● WHAT YOU NEED TO DO
Each line should be copied exactly.

● PROVIDED MATERIAL
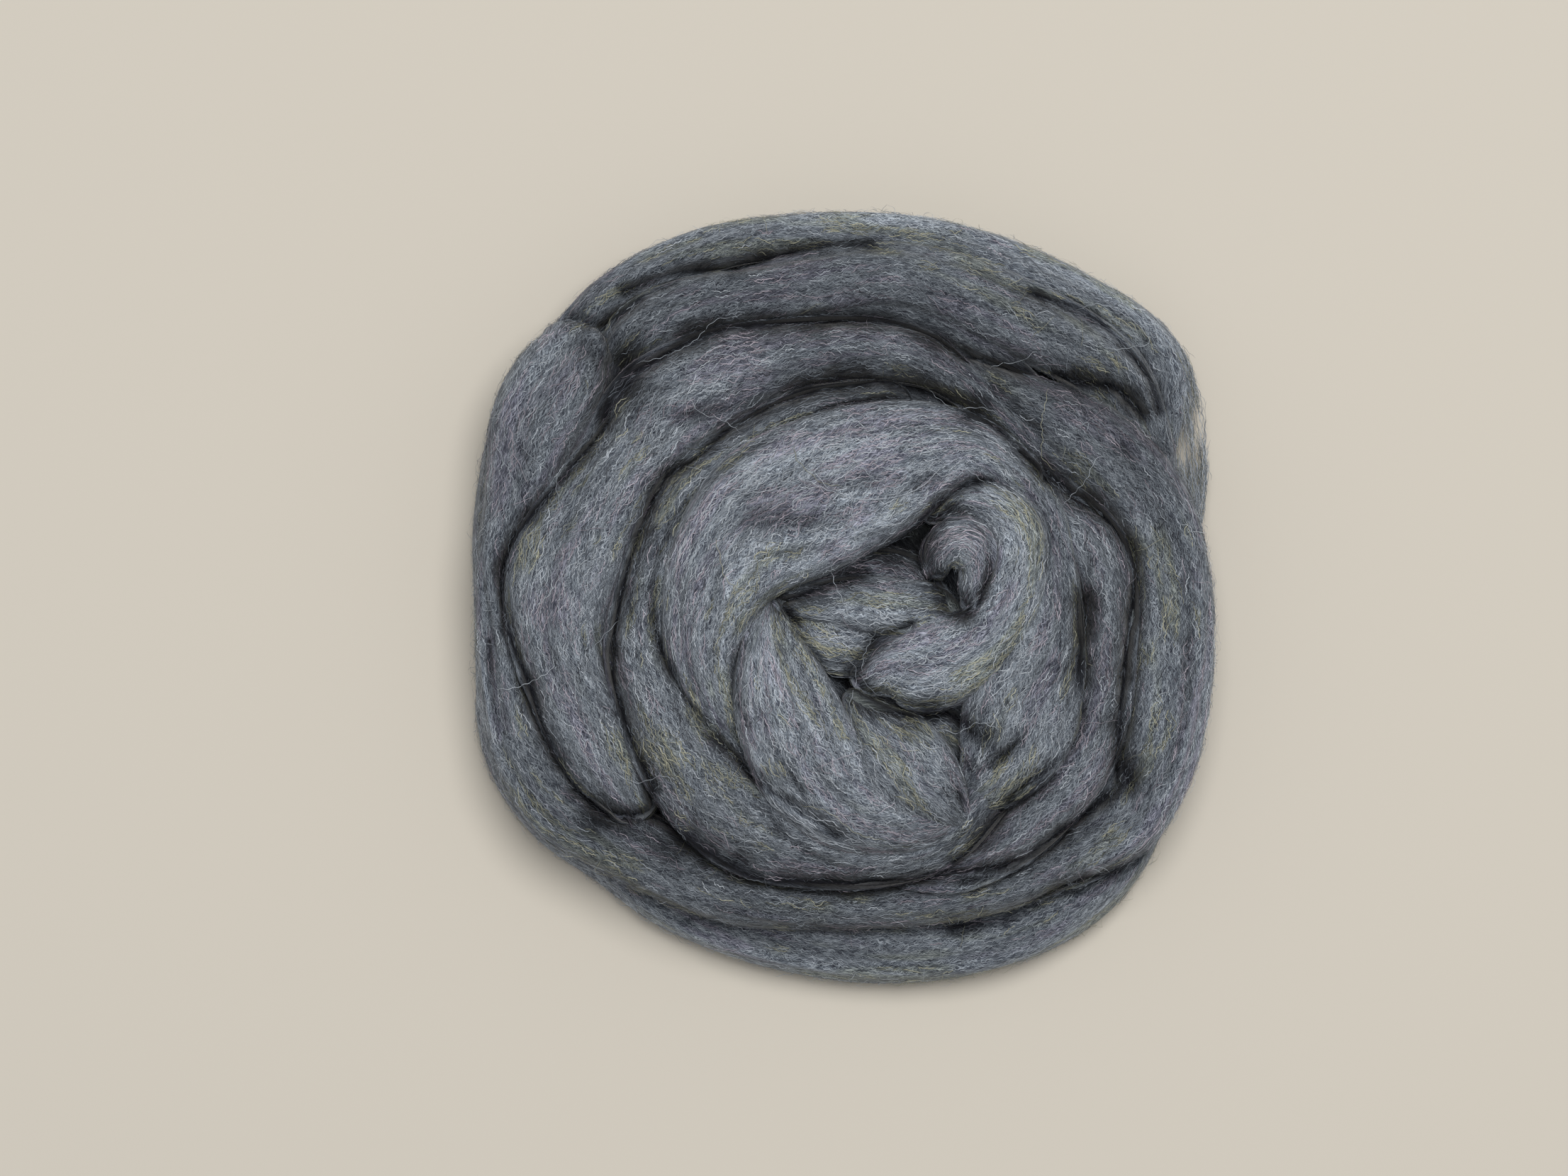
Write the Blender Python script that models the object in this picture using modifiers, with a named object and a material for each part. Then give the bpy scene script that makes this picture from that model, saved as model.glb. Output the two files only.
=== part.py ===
"""A nest of wool roving: one long soft rope of combed wool, wound by hand into a low round bump.

Units are metres, +Z is up, and the origin is in the middle of the flat underside.
The roving lies in turns. A flat spiral is at the bottom, wider turns are laid over its rim,
and the last metre is folded and tucked into the middle. Each turn is a loft of oval sections,
and all the turns are fused into one solid, because the roving is one length of wool.
"""

import math

import bmesh
import bpy
from mathutils import Matrix, Vector

MM = 0.001

NEST_RADIUS = 107.0  # mm, typical radius of the nest seen from above
DOME_LEAN = 0.35  # how far a wide section leans down towards the rim of the nest
SECTION_STEP = 3.0  # mm between the lofted sections of a turn
SECTION_SIDES = 24  # points round a section
END_ROUND = 4  # sections that round off each end of a turn

BASE_SPIRAL_PITCH = 17.0  # mm between neighbouring turns of the bottom spiral
BASE_WIDTH = 19.0
BASE_THICK = 21.0
BASE_MIDDLE_Z = 8.4
BASE_STEP_DEG = 12
BASE_START_RADIUS = 5.0
BASE_TURNS = 6.5

CORE_RADIUS = 87.0  # mm, the hidden turns that fill the nest, at the bottom
CORE_TOP_RADIUS = 84.0
CORE_BOTTOM = 7.0  # its lowest level: the bottom spiral's grooves show below it
CORE_TOP = 38.0
CORE_BEVEL = 17.0
CORE_SIDES = 48
CORE_BEVEL_STEPS = 3

FUSE_VOXEL = 1.8 * MM  # grid on which the turns are fused
SOFTEN_ROUNDS = 4  # smoothing passes over the fused skin
FACE_SHARE = 0.075  # share of the fused faces that is kept
FLOOR_CUTTER_SIDE = 400.0
FLOOR_CUTTER_DEPTH = 60.0

WOOL_COLOUR = (0.19, 0.215, 0.25, 1.0)
WOOL_ROUGHNESS = 0.95

# Angle from +X in degrees, and the distance of the outermost bottom turn's middle from the centre in mm.
BASE_OUTLINE = (
    (0, 96),
    (30, 104),
    (60, 102),
    (90, 98),
    (120, 104),
    (150, 104),
    (180, 98),
    (210, 104),
    (240, 99),
    (270, 100),
    (300, 106),
    (330, 102),
)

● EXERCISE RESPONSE
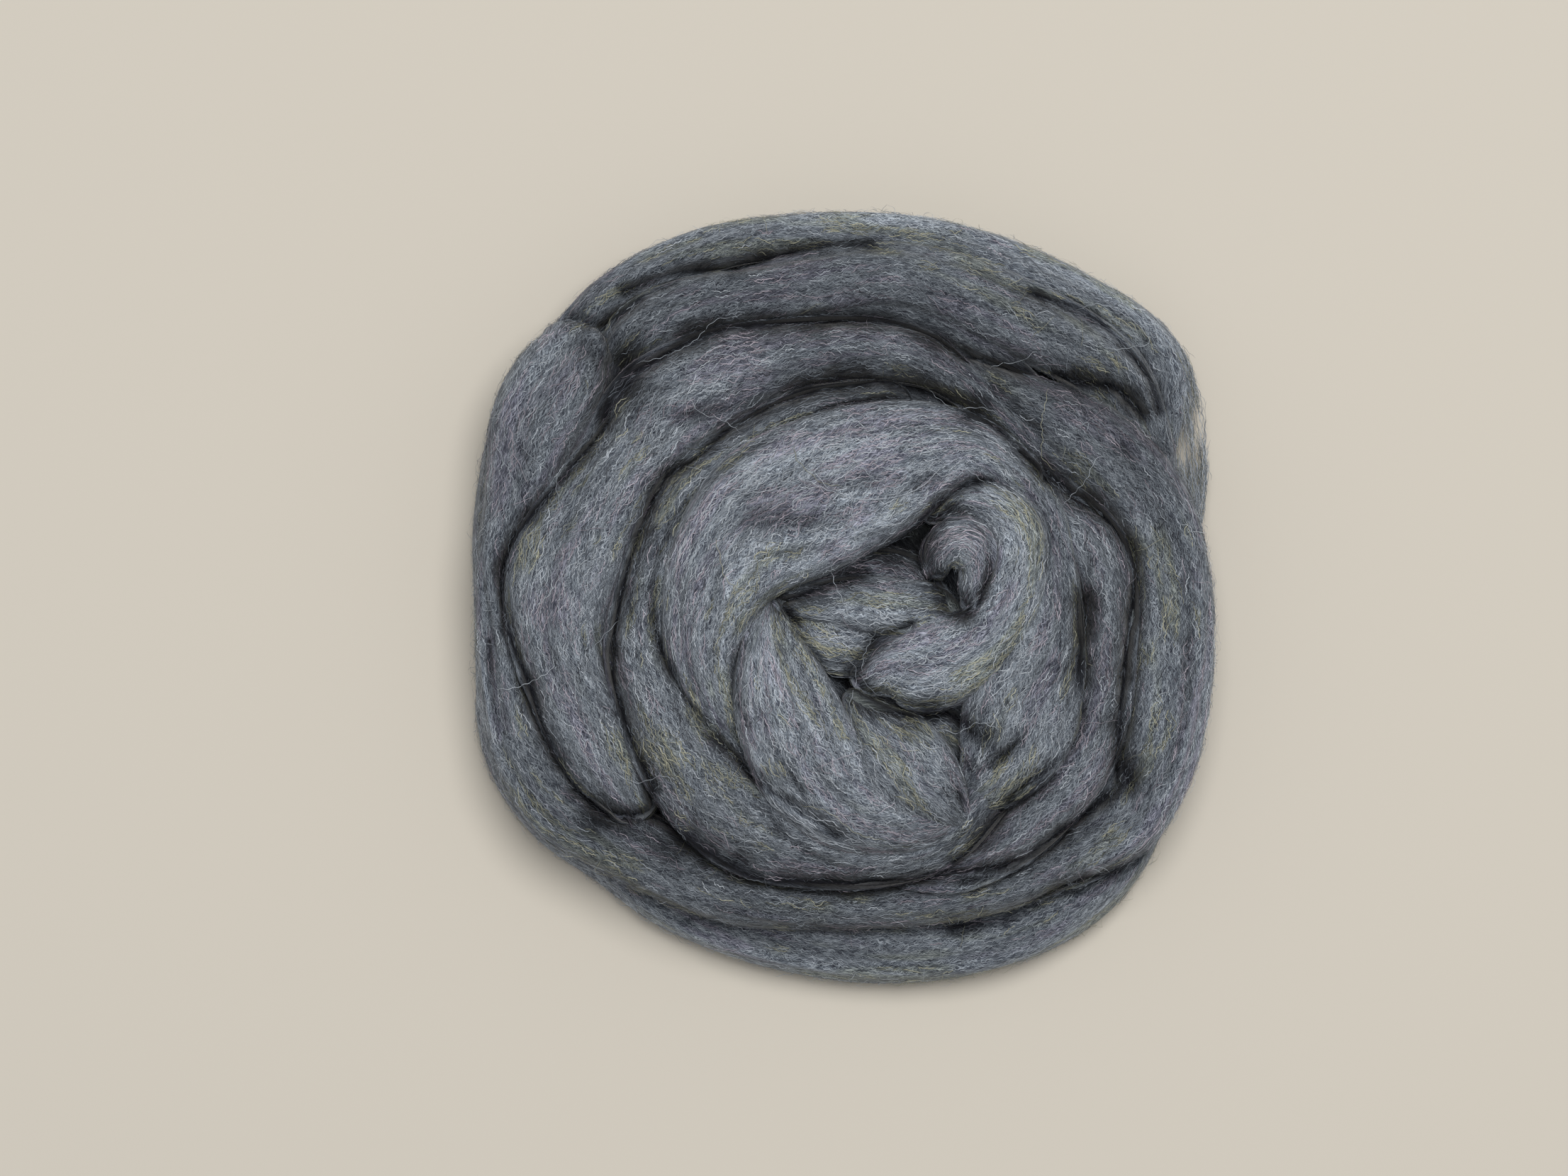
Write the Blender Python script that models the object in this picture using modifiers, with a named object and a material for each part. Then give the bpy scene script that makes this picture from that model, saved as model.glb. Output the two files only.
=== part.py ===
"""A nest of wool roving: one long soft rope of combed wool, wound by hand into a low round bump.

Units are metres, +Z is up, and the origin is in the middle of the flat underside.
The roving lies in turns. A flat spiral is at the bottom, wider turns are laid over its rim,
and the last metre is folded and tucked into the middle. Each turn is a loft of oval sections,
and all the turns are fused into one solid, because the roving is one length of wool.
"""

import math

import bmesh
import bpy
from mathutils import Matrix, Vector

MM = 0.001

NEST_RADIUS = 107.0  # mm, typical radius of the nest seen from above
DOME_LEAN = 0.35  # how far a wide section leans down towards the rim of the nest
SECTION_STEP = 3.0  # mm between the lofted sections of a turn
SECTION_SIDES = 24  # points round a section
END_ROUND = 4  # sections that round off each end of a turn

BASE_SPIRAL_PITCH = 17.0  # mm between neighbouring turns of the bottom spiral
BASE_WIDTH = 19.0
BASE_THICK = 21.0
BASE_MIDDLE_Z = 8.4
BASE_STEP_DEG = 12
BASE_START_RADIUS = 5.0
BASE_TURNS = 6.5

CORE_RADIUS = 87.0  # mm, the hidden turns that fill the nest, at the bottom
CORE_TOP_RADIUS = 84.0
CORE_BOTTOM = 7.0  # its lowest level: the bottom spiral's grooves show below it
CORE_TOP = 38.0
CORE_BEVEL = 17.0
CORE_SIDES = 48
CORE_BEVEL_STEPS = 3

FUSE_VOXEL = 1.8 * MM  # grid on which the turns are fused
SOFTEN_ROUNDS = 4  # smoothing passes over the fused skin
FACE_SHARE = 0.075  # share of the fused faces that is kept
FLOOR_CUTTER_SIDE = 400.0
FLOOR_CUTTER_DEPTH = 60.0

WOOL_COLOUR = (0.19, 0.215, 0.25, 1.0)
WOOL_ROUGHNESS = 0.95

# Angle from +X in degrees, and the distance of the outermost bottom turn's middle from the centre in mm.
BASE_OUTLINE = (
    (0, 96),
    (30, 104),
    (60, 102),
    (90, 98),
    (120, 104),
    (150, 104),
    (180, 98),
    (210, 104),
    (240, 99),
    (270, 100),
    (300, 106),
    (330, 102),
)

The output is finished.